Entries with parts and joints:
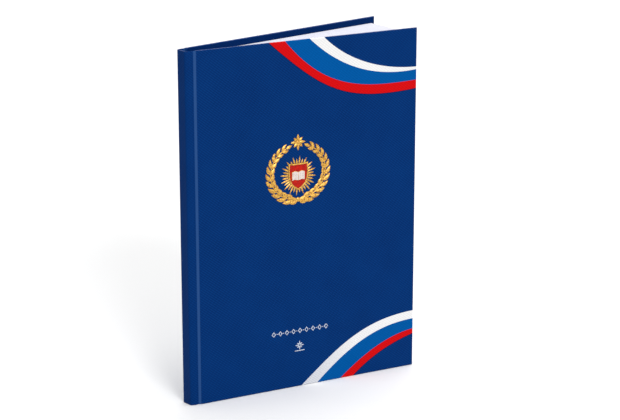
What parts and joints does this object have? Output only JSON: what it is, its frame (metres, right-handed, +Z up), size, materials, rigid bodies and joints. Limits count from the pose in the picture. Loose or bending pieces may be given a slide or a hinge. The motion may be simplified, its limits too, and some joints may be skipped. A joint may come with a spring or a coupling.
{
  "type": "record book",
  "caption": "Hard-cover record book with sewn sections of ruled leaves in a hinged case, standing on its tail edge with the front cover a little open.",
  "frame": {"origin": "on the floor, at the middle of the box around the standing book", "axes": "+X from the spine to the fore-edge, -Y out of the front cover, +Z up from the tail edge to the head"},
  "size_m": [0.205, 0.06, 0.29],
  "materials": {
    "covering": "blue imitation-leather covering with a fine embossed diagonal grain, satin",
    "greyboard": "bare grey binder's board",
    "endpaper": "uncoated white endpaper",
    "page_paper": "uncoated white writing paper, ruled",
    "mull_cloth": "open-weave starched cotton",
    "kraft": "brown kraft paper",
    "thread": "white linen thread",
    "headband_weave": "woven cotton band in blue and white"
  },
  "bodies": {
    "spine": {"spine_skin": "covering", "spine_board": "greyboard", "back_joint_strip": "covering", "spine_lining": "kraft", "mull": "mull_cloth", "sewing_thread": "thread", "headband_head": "headband_weave", "headband_tail": "headband_weave"},
    "front_joint": {"front_joint_strip": "covering"},
    "front_cover": {"front_skin": "covering", "front_board": "greyboard", "front_pastedown": "endpaper", "mull_front_flap": "mull_cloth"},
    "back_cover": {"back_skin": "covering", "back_board": "greyboard", "back_pastedown": "endpaper", "mull_back_flap": "mull_cloth"},
    "front_flyleaf": {"front_flyleaf": "endpaper"},
    "back_flyleaf": {"back_flyleaf": "endpaper"},
    "section_01": {"section_01": "page_paper"},
    "section_02": {"section_02": "page_paper"},
    "section_03": {"section_03": "page_paper"},
    "section_04": {"section_04": "page_paper"},
    "section_05": {"section_05": "page_paper"},
    "section_06": {"section_06": "page_paper"},
    "section_07": {"section_07": "page_paper"},
    "section_08": {"section_08": "page_paper"},
    "section_09": {"section_09": "page_paper"},
    "section_10": {"section_10": "page_paper"},
    "section_11": {"section_11": "page_paper"},
    "section_12": {"section_12": "page_paper"}
  },
  "joints": [
    {"name": "book_opening", "type": "hinge", "parent": "spine", "child": "front_joint", "pos_m": [-0.1022, 0.01795, 0], "axis": [0, 0, -1], "range_deg": [-13, 15]},
    {"name": "front_cover_hinge", "type": "hinge", "parent": "front_joint", "child": "front_cover", "pos_m": [-0.09641, 0.01589, 0], "axis": [0, 0, -1], "range_deg": [0, 135]},
    {"name": "front_flyleaf_turn", "type": "hinge", "parent": "front_joint", "child": "front_flyleaf", "pos_m": [-0.09531, 0.01713, 0], "axis": [0, 0, -1], "range_deg": [0, 67.5]},
    {"name": "back_cover_hinge", "type": "hinge", "parent": "spine", "child": "back_cover", "pos_m": [-0.0961, 0.02875, 0], "axis": [0, 0, 1], "range_deg": [0, 135]},
    {"name": "back_flyleaf_turn", "type": "hinge", "parent": "spine", "child": "back_flyleaf", "pos_m": [-0.0953, 0.0273, 0], "axis": [0, 0, 1], "range_deg": [0, 67.5]},
    {"name": "section_01_turn", "type": "hinge", "parent": "spine", "child": "section_01", "pos_m": [-0.09972, 0.01915, 0], "axis": [0, 0, -1], "range_deg": [-13.01, 15.01]},
    {"name": "section_02_turn", "type": "hinge", "parent": "spine", "child": "section_02", "pos_m": [-0.09972, 0.01985, 0], "axis": [0, 0, -1], "range_deg": [-11.93, 13.76]},
    {"name": "section_03_turn", "type": "hinge", "parent": "spine", "child": "section_03", "pos_m": [-0.09972, 0.02055, 0], "axis": [0, 0, -1], "range_deg": [-10.84, 12.51]},
    {"name": "section_04_turn", "type": "hinge", "parent": "spine", "child": "section_04", "pos_m": [-0.09972, 0.02125, 0], "axis": [0, 0, -1], "range_deg": [-9.76, 11.26]},
    {"name": "section_05_turn", "type": "hinge", "parent": "spine", "child": "section_05", "pos_m": [-0.09972, 0.02195, 0], "axis": [0, 0, -1], "range_deg": [-8.68, 10.01]},
    {"name": "section_06_turn", "type": "hinge", "parent": "spine", "child": "section_06", "pos_m": [-0.09972, 0.02265, 0], "axis": [0, 0, -1], "range_deg": [-7.59, 8.76]},
    {"name": "section_07_turn", "type": "hinge", "parent": "spine", "child": "section_07", "pos_m": [-0.09972, 0.02335, 0], "axis": [0, 0, -1], "range_deg": [-6.51, 7.51]},
    {"name": "section_08_turn", "type": "hinge", "parent": "spine", "child": "section_08", "pos_m": [-0.09972, 0.02405, 0], "axis": [0, 0, -1], "range_deg": [-5.43, 6.26]},
    {"name": "section_09_turn", "type": "hinge", "parent": "spine", "child": "section_09", "pos_m": [-0.09972, 0.02475, 0], "axis": [0, 0, -1], "range_deg": [-4.34, 5.01]},
    {"name": "section_10_turn", "type": "hinge", "parent": "spine", "child": "section_10", "pos_m": [-0.09972, 0.02545, 0], "axis": [0, 0, -1], "range_deg": [-3.26, 3.76]},
    {"name": "section_11_turn", "type": "hinge", "parent": "spine", "child": "section_11", "pos_m": [-0.09972, 0.02615, 0], "axis": [0, 0, -1], "range_deg": [-2.18, 2.51]},
    {"name": "section_12_turn", "type": "hinge", "parent": "spine", "child": "section_12", "pos_m": [-0.09972, 0.02685, 0], "axis": [0, 0, -1], "range_deg": [-1.09, 1.26]}
  ],
  "couplings": [
    {"joint": "front_flyleaf_turn", "follows": "front_cover_hinge", "ratio": 0.5},
    {"joint": "back_flyleaf_turn", "follows": "back_cover_hinge", "ratio": 0.5},
    {"joint": "section_01_turn", "follows": "book_opening", "ratio": 1},
    {"joint": "section_02_turn", "follows": "book_opening", "ratio": 0.91667},
    {"joint": "section_03_turn", "follows": "book_opening", "ratio": 0.83333},
    {"joint": "section_04_turn", "follows": "book_opening", "ratio": 0.75},
    {"joint": "section_05_turn", "follows": "book_opening", "ratio": 0.66667},
    {"joint": "section_06_turn", "follows": "book_opening", "ratio": 0.58333},
    {"joint": "section_07_turn", "follows": "book_opening", "ratio": 0.5},
    {"joint": "section_08_turn", "follows": "book_opening", "ratio": 0.41667},
    {"joint": "section_09_turn", "follows": "book_opening", "ratio": 0.33333},
    {"joint": "section_10_turn", "follows": "book_opening", "ratio": 0.25},
    {"joint": "section_11_turn", "follows": "book_opening", "ratio": 0.16667},
    {"joint": "section_12_turn", "follows": "book_opening", "ratio": 0.083333}
  ]
}
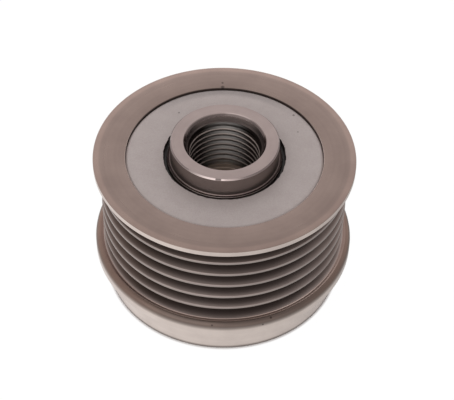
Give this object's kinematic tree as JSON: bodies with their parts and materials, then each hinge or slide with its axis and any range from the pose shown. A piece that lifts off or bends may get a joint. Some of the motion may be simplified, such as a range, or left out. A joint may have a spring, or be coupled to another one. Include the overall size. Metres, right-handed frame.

# PROBLEM
Set every line of the listing down word for word.

# OUTPUT FOR THIS TASK
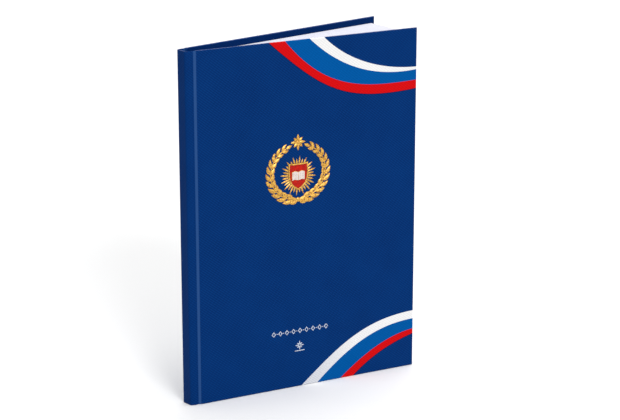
What parts and joints does this object have? Output only JSON: what it is, its frame (metres, right-handed, +Z up), size, materials, rigid bodies and joints. Limits count from the pose in the picture. Loose or bending pieces may be given a slide or a hinge. The motion may be simplified, its limits too, and some joints may be skipped. A joint may come with a spring or a coupling.
{
  "type": "record book",
  "caption": "Hard-cover record book with sewn sections of ruled leaves in a hinged case, standing on its tail edge with the front cover a little open.",
  "frame": {"origin": "on the floor, at the middle of the box around the standing book", "axes": "+X from the spine to the fore-edge, -Y out of the front cover, +Z up from the tail edge to the head"},
  "size_m": [0.205, 0.06, 0.29],
  "materials": {
    "covering": "blue imitation-leather covering with a fine embossed diagonal grain, satin",
    "greyboard": "bare grey binder's board",
    "endpaper": "uncoated white endpaper",
    "page_paper": "uncoated white writing paper, ruled",
    "mull_cloth": "open-weave starched cotton",
    "kraft": "brown kraft paper",
    "thread": "white linen thread",
    "headband_weave": "woven cotton band in blue and white"
  },
  "bodies": {
    "spine": {"spine_skin": "covering", "spine_board": "greyboard", "back_joint_strip": "covering", "spine_lining": "kraft", "mull": "mull_cloth", "sewing_thread": "thread", "headband_head": "headband_weave", "headband_tail": "headband_weave"},
    "front_joint": {"front_joint_strip": "covering"},
    "front_cover": {"front_skin": "covering", "front_board": "greyboard", "front_pastedown": "endpaper", "mull_front_flap": "mull_cloth"},
    "back_cover": {"back_skin": "covering", "back_board": "greyboard", "back_pastedown": "endpaper", "mull_back_flap": "mull_cloth"},
    "front_flyleaf": {"front_flyleaf": "endpaper"},
    "back_flyleaf": {"back_flyleaf": "endpaper"},
    "section_01": {"section_01": "page_paper"},
    "section_02": {"section_02": "page_paper"},
    "section_03": {"section_03": "page_paper"},
    "section_04": {"section_04": "page_paper"},
    "section_05": {"section_05": "page_paper"},
    "section_06": {"section_06": "page_paper"},
    "section_07": {"section_07": "page_paper"},
    "section_08": {"section_08": "page_paper"},
    "section_09": {"section_09": "page_paper"},
    "section_10": {"section_10": "page_paper"},
    "section_11": {"section_11": "page_paper"},
    "section_12": {"section_12": "page_paper"}
  },
  "joints": [
    {"name": "book_opening", "type": "hinge", "parent": "spine", "child": "front_joint", "pos_m": [-0.1022, 0.01795, 0], "axis": [0, 0, -1], "range_deg": [-13, 15]},
    {"name": "front_cover_hinge", "type": "hinge", "parent": "front_joint", "child": "front_cover", "pos_m": [-0.09641, 0.01589, 0], "axis": [0, 0, -1], "range_deg": [0, 135]},
    {"name": "front_flyleaf_turn", "type": "hinge", "parent": "front_joint", "child": "front_flyleaf", "pos_m": [-0.09531, 0.01713, 0], "axis": [0, 0, -1], "range_deg": [0, 67.5]},
    {"name": "back_cover_hinge", "type": "hinge", "parent": "spine", "child": "back_cover", "pos_m": [-0.0961, 0.02875, 0], "axis": [0, 0, 1], "range_deg": [0, 135]},
    {"name": "back_flyleaf_turn", "type": "hinge", "parent": "spine", "child": "back_flyleaf", "pos_m": [-0.0953, 0.0273, 0], "axis": [0, 0, 1], "range_deg": [0, 67.5]},
    {"name": "section_01_turn", "type": "hinge", "parent": "spine", "child": "section_01", "pos_m": [-0.09972, 0.01915, 0], "axis": [0, 0, -1], "range_deg": [-13.01, 15.01]},
    {"name": "section_02_turn", "type": "hinge", "parent": "spine", "child": "section_02", "pos_m": [-0.09972, 0.01985, 0], "axis": [0, 0, -1], "range_deg": [-11.93, 13.76]},
    {"name": "section_03_turn", "type": "hinge", "parent": "spine", "child": "section_03", "pos_m": [-0.09972, 0.02055, 0], "axis": [0, 0, -1], "range_deg": [-10.84, 12.51]},
    {"name": "section_04_turn", "type": "hinge", "parent": "spine", "child": "section_04", "pos_m": [-0.09972, 0.02125, 0], "axis": [0, 0, -1], "range_deg": [-9.76, 11.26]},
    {"name": "section_05_turn", "type": "hinge", "parent": "spine", "child": "section_05", "pos_m": [-0.09972, 0.02195, 0], "axis": [0, 0, -1], "range_deg": [-8.68, 10.01]},
    {"name": "section_06_turn", "type": "hinge", "parent": "spine", "child": "section_06", "pos_m": [-0.09972, 0.02265, 0], "axis": [0, 0, -1], "range_deg": [-7.59, 8.76]},
    {"name": "section_07_turn", "type": "hinge", "parent": "spine", "child": "section_07", "pos_m": [-0.09972, 0.02335, 0], "axis": [0, 0, -1], "range_deg": [-6.51, 7.51]},
    {"name": "section_08_turn", "type": "hinge", "parent": "spine", "child": "section_08", "pos_m": [-0.09972, 0.02405, 0], "axis": [0, 0, -1], "range_deg": [-5.43, 6.26]},
    {"name": "section_09_turn", "type": "hinge", "parent": "spine", "child": "section_09", "pos_m": [-0.09972, 0.02475, 0], "axis": [0, 0, -1], "range_deg": [-4.34, 5.01]},
    {"name": "section_10_turn", "type": "hinge", "parent": "spine", "child": "section_10", "pos_m": [-0.09972, 0.02545, 0], "axis": [0, 0, -1], "range_deg": [-3.26, 3.76]},
    {"name": "section_11_turn", "type": "hinge", "parent": "spine", "child": "section_11", "pos_m": [-0.09972, 0.02615, 0], "axis": [0, 0, -1], "range_deg": [-2.18, 2.51]},
    {"name": "section_12_turn", "type": "hinge", "parent": "spine", "child": "section_12", "pos_m": [-0.09972, 0.02685, 0], "axis": [0, 0, -1], "range_deg": [-1.09, 1.26]}
  ],
  "couplings": [
    {"joint": "front_flyleaf_turn", "follows": "front_cover_hinge", "ratio": 0.5},
    {"joint": "back_flyleaf_turn", "follows": "back_cover_hinge", "ratio": 0.5},
    {"joint": "section_01_turn", "follows": "book_opening", "ratio": 1},
    {"joint": "section_02_turn", "follows": "book_opening", "ratio": 0.91667},
    {"joint": "section_03_turn", "follows": "book_opening", "ratio": 0.83333},
    {"joint": "section_04_turn", "follows": "book_opening", "ratio": 0.75},
    {"joint": "section_05_turn", "follows": "book_opening", "ratio": 0.66667},
    {"joint": "section_06_turn", "follows": "book_opening", "ratio": 0.58333},
    {"joint": "section_07_turn", "follows": "book_opening", "ratio": 0.5},
    {"joint": "section_08_turn", "follows": "book_opening", "ratio": 0.41667},
    {"joint": "section_09_turn", "follows": "book_opening", "ratio": 0.33333},
    {"joint": "section_10_turn", "follows": "book_opening", "ratio": 0.25},
    {"joint": "section_11_turn", "follows": "book_opening", "ratio": 0.16667},
    {"joint": "section_12_turn", "follows": "book_opening", "ratio": 0.083333}
  ]
}
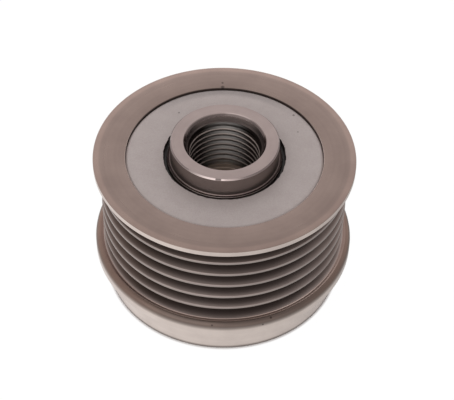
Give this object's kinematic tree as JSON: bodies with their parts and materials, then each hinge or slide with its axis and any range from the pose shown. A piece that lifts off or bends may get a joint. Some of the motion may be simplified, such as a range, or left out. A joint may have a spring, or be coupled to another one. Include the overall size. Metres, right-handed frame.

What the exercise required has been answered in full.